The Scottish Housing Regulator said Reidvale must now show how it will address its governance and financial management weaknesses and comply with all of its obligations.

A spokesperson said: “Reidvale does not comply with regulatory requirements and the Regulatory Standards of Governance and Financial Management. Reidvale had concluded that it was in the best interests of its tenants to seek a transfer of engagements to a Registered Social Landlord which met these requirements and standards. The majority of tenants who voted in a ballot of all Reidvale’s tenants supported the proposed transfer to Places for People Scotland.

“However, Reidvale did not secure the two-thirds of voting shareholders that its constitution requires to approve the outcome of the ballot of its tenants, and on that basis it cannot proceed with the transfer of engagements to Places for People Scotland. Reidvale must now provide us with a clear plan for how it will address the serious weaknesses it has and so comply with all of its legislative and regulatory obligations.”

The Reidvale management committee said it will carefully consider its future options.

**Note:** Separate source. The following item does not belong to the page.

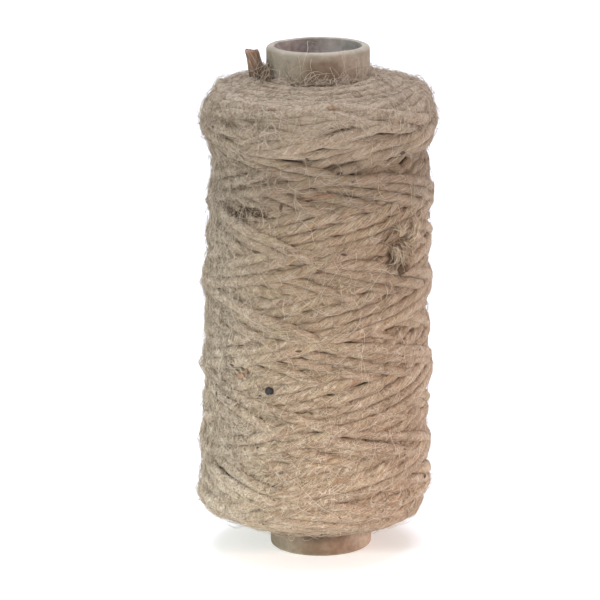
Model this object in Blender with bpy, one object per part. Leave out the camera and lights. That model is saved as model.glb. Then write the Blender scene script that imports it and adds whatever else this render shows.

A management committee stated: “Despite 62% of tenants who voted in the formal ballot saying yes to transfer, unfortunately, we did not achieve the required two thirds of shareholders voting at the special general meeting held on 15 January 2024 to approve the transfer resolution. Naturally, this is hugely disappointing and will be a blow to the many tenants who voted for change. The management committee will now meet to carefully consider the options available to secure the best future for our tenants.”